En la hora de la tristeza, me acuerdo de la “locura de pena” desde la que nos habla Paul Auster en Baumgartner, pero también de un momento sin pena en El palacio de la luna en el que, tras una tormenta, Marco Stanley Fogg se convierte en otra persona, como si hubiera ido más allá de sus límites y fuera posible pasear y cruzar por en medio de un temporal y acceder luego a la luz de un lugar desconocido.

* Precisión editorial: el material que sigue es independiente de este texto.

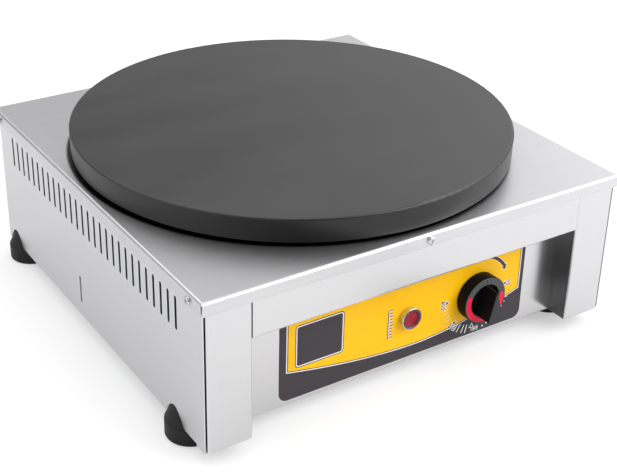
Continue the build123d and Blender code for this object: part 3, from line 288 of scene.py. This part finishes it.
def plain_metal(name, color, roughness, mottle=40.0, depth=0.02):
    """Plated or drawn metal with a light mottle, its relief's depth in millimetres."""
    finish = Finish(name, color, roughness, metallic=1.0)
    patches = finish.noise(mottle, detail=5.0, rough=0.6)
    finish.tint(finish.stretch(patches), dark=0.82)
    finish.rough(finish.stretch(patches, low=1.0, high=0.0), spread=0.08)
    finish.bump(finish.noise(900.0, detail=3.0), depth * MM, strength=0.4, edge=0.15 * MM)
    return finish.material


def moulded(name, color, roughness, grain=1400.0, depth=0.03, specular=0.5):
    """Moulded plastic or rubber with a fine eroded texture, its depth in millimetres."""
    finish = Finish(name, color, roughness)
    grit = finish.noise(grain, detail=3.0, rough=0.55)
    clouds = finish.noise(30.0, detail=4.0)
    finish.tint(finish.stretch(clouds), dark=0.86)
    finish.rough(finish.stretch(grit), spread=0.06)
    finish.bump(grit, depth * MM, strength=0.5, edge=0.2 * MM)
    return finish.set(Specular_IOR_Level=specular)


def dial_moulding(name):
    """Black dial, with a painted sheen in grey where the ring and the grip face the front, and a painted
    highlight in grey on its sharp edges.
    """
    finish = Finish(name, DIAL_BLACK, 0.44)
    depth = finish.axes("Object")[1]
    # Painted sheen: grey on the faces turned to the front, on the raised ring's face and less on the grip
    facing = finish.ramp(finish.axes("Normal")[1], -0.97, -0.85, low=1.0, high=0.0)
    raised = finish.ramp(depth, RING_FACE_Y + 0.3 * MM, RING_FACE_Y + 0.9 * MM, low=1.0, high=0.0)
    off_grip = finish.ramp(depth, GRIP_TOP_Y, GRIP_TOP_Y + 2.0 * MM, low=0.6, high=1.0)
    grit = finish.noise(1500.0, detail=3.0, rough=0.6)
    painted_sheen = finish.product(facing, raised, off_grip, finish.ramp(grit, 0.35, 0.65, low=0.72))
    # Painted highlight in grey along the sharp edges
    painted_edge_highlight = finish.calc("MULTIPLY", finish.highlight_edges(0.5 * MM), 0.8)
    finish.paint(finish.calc("MAXIMUM", painted_sheen, painted_edge_highlight), DIAL_BLACK, DIAL_GREY)
    finish.rough(finish.stretch(grit), spread=0.06)
    finish.bump(grit, depth=0.03 * MM, strength=0.5, edge=0.25 * MM)
    return finish.set(IOR=1.14)


def printed(name, color, roughness=0.34):
    """Screen-printed ink under a satin film."""
    finish = Finish(name, color, roughness)
    finish.tint(finish.stretch(finish.noise(26.0, detail=3.0)), dark=0.94)
    finish.rough(finish.stretch(finish.noise(320.0, detail=3.0)), spread=0.04)
    finish.bump(finish.noise(700.0, detail=2.0), depth=0.008 * MM, strength=0.35)
    return finish.set(Specular_IOR_Level=0.25)


def cast_plate(name):
    """Seasoned cast iron: turning marks and satin smears on the top, slight pitting, a black rim."""
    finish = Finish(name, IRON, 0.38)
    turning_pitch = 0.7 * MM
    wave = finish.calc("SINE", finish.calc("MULTIPLY", finish.from_axis(), 2 * math.pi / turning_pitch))
    pits = finish.noise(520.0, detail=4.0, rough=0.6)
    smears = finish.stretched_noise((3.2, 9.0, 3.2), detail=5.0, rough=0.55, turn=0.5)
    tinted = finish.tint(finish.stretch(smears), dark=0.45, light=1.5)
    top = finish.ramp(finish.axes("Normal")[2], 0.2, 0.95)
    finish.paint(finish.calc("SUBTRACT", 1.0, top), tinted, IRON_RIM)
    own = finish.ramp(top, 0.0, 1.0, low=0.36, high=finish.roughness)
    rough = finish.calc("ADD", own, finish.stretch(smears, low=-0.06, high=0.06))
    finish.feed(finish.shader.inputs["Roughness"], rough)
    finish.bump(finish.calc("ADD", pits, finish.calc("MULTIPLY", wave, 0.10)), depth=0.02 * MM, strength=0.3)
    return finish.set(IOR=1.55)


def felt(name):
    """Ceramic fibre."""
    finish = Finish(name, FIBRE, 0.5)
    fibres = finish.stretched_noise((900.0, 250.0, 900.0), detail=6.0, rough=0.7)
    finish.tint(finish.stretch(fibres), dark=0.8)
    finish.bump(fibres, depth=0.4 * MM, strength=0.8)
    return finish.material


def tinted_lens(name):
    """Red moulded lens, with a fine prismatic grain."""
    finish = Finish(name, LENS_RED, 0.5)
    grain = finish.noise(420.0, detail=2.0)
    finish.tint(finish.stretch(grain), dark=0.8, light=1.15)
    finish.bump(grain, depth=0.06 * MM, strength=0.3)
    return finish.material


# ---------------------------------------------------------------- CAD nodes' finishes

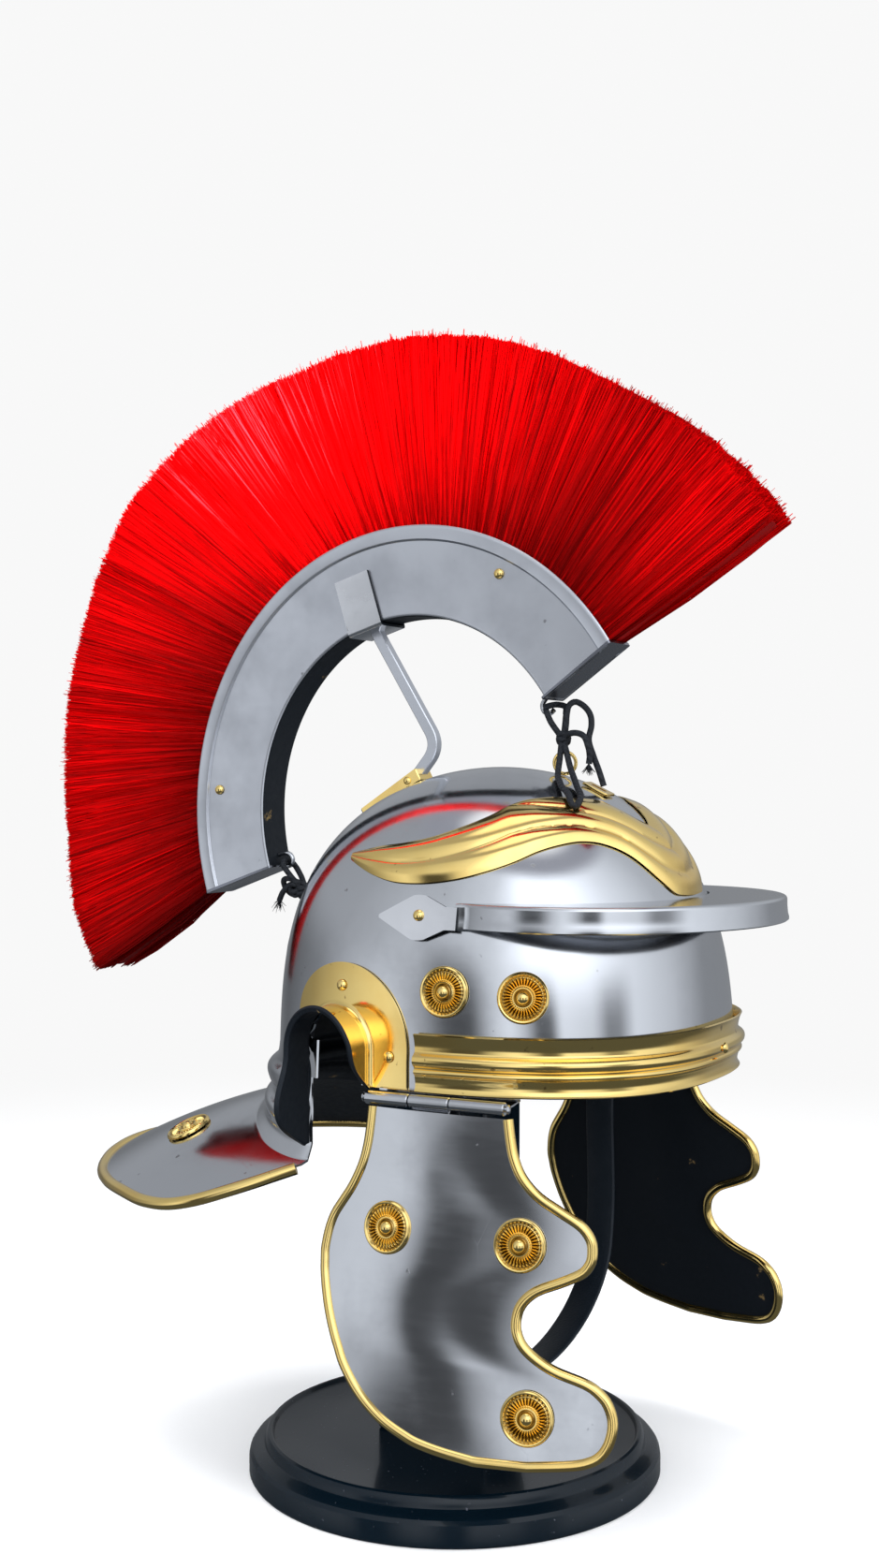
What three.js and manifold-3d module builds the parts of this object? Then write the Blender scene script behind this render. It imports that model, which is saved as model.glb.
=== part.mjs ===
// Roman legionary helmet with a red brush crest, on its plain display stand.
//
// Millimetres. Every shape is worked out with +X forward (the way the wearer faces), +Y to the
// wearer's left and +Z up, and the whole group is then turned so that the helmet faces -Y.
// The origin is the centre of the stand's underside. Pieces of the left side are mirrored
// to make the right side.

import * as THREE from 'three';
import { mergeVertices } from 'three/addons/utils/BufferGeometryUtils.js';
import Module from 'manifold-3d';

const wasm = await Module();
wasm.setup();

// Clearances
const seat = 0.3;             // gap between two pieces that rest on each other
const curvedSeat = 0.45;      // the same on a curved wall, with room for the facets
const weld = 1e-4;            // points closer than this are one point

// Stand
const baseRadius = 101.6;
const baseHeight = 20.6;
const plateRadius = 88.8;
const plateHeight = 18.4;
const postLength = 60;        // along the helmet's forward direction
const postWidth = 40;
const postForward = -3;
const headBlockRadius = 58;
const headBlockHeight = 82;

// Bowl
const bowlLength = 215;
const bowlWidth = 195.6;
const bowlHeight = 143.4;
const rimHeight = 203;        // from the stand's underside to the bowl's rim
const bowlForward = 29.4;
const bowlLean = 3.4;         // how far the crown sits behind the rim
const bowlWall = 1.2;
const crownPower = 3.26;      // how boxy the bowl is in height
const shoulderPower = 1.95;
const rimPower = 2.5;         // how boxy the rim is in plan
const crownPlanPower = 2;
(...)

Los paseos por vías desconocidas puntúan la obra de Auster. Un día, en su brownstone de Brooklyn, en Park Slope, allá por octubre de hace muchos años, en un día del pasado en el que el mundo todavía parecía estar entero, Auster comentó de pronto que le fascinaba la nieve, y también el silencio que solía acompañarla. La nieve, nos dijo, le permitía ver la vida de una manera distinta, porque cambiaba el entorno y eso facilitaba que uno pudiera redescubrirlo.
De tener que redescubrir uno de sus libros, elegiría La invención de la soledad. Es un conjunto autobiográfico dividido en dos partes (Retrato de un hombre invisible y El libro de la memoria), sin aparente conexión entre ambas, aunque, al leerlas, vemos que la conexión puede que sea casual, pero es total.
Habla en la primera parte de la muerte de su padre, un texto fascinante que se inicia con palabras memorables: “Un día hay vida. Por ejemplo, un hombre de excelente salud, ni siquiera viejo (…) pasa sus días ocupándose sólo de sus asuntos y soñando con la vida que le queda por delante. Y entonces, de repente, aparece la muerte”
Es una muerte tan súbita la del padre que no hay lugar para la reflexión, la mente no tiene tiempo de hallar una palabra de consuelo (y todos sabemos que, aunque existiera, tampoco la encontraríamos). Es en esa misma primera parte donde Auster narró la historia real de cómo su abuela asesinó a su abuelo: historia, por supuesto, tremenda.
La segunda parte, El libro de la memoria, habla de cuando en París, en 1965, el jovencísimo autor descubre por primera vez las infinitas posibilidades que podía proporcionar un espacio limitado. Nunca volvió a ver una habitación tan pequeña como la de París, pero descubrió los límites desmedidos e insondables de aquel espacio en el que cabía un universo entero, una cosmología en miniatura que contenía en sí misma lo más extenso, distante y desconocido.
El libro de la memoria podría perfectamente haberse llamado La habitación de los escritores, pues de eso trata al acercarse a los cuartos mínimos de Dickinson, Hölderlin y otros genios.
La invención de la soledad fue el disparo de salida real de su obra, el catalizador que desencadenó el Auster novelista. Lo escribió con el ánimo de tratar de entender quién había sido su padre. “¿Y qué es la ficción sino el intento de entender las vidas ajenas?”, se preguntaba desde un lugar desconocido, donde iba a descubrir que, al no llevarle sus pasos a ninguna parte, le conducían hacia el interior de sí mismo.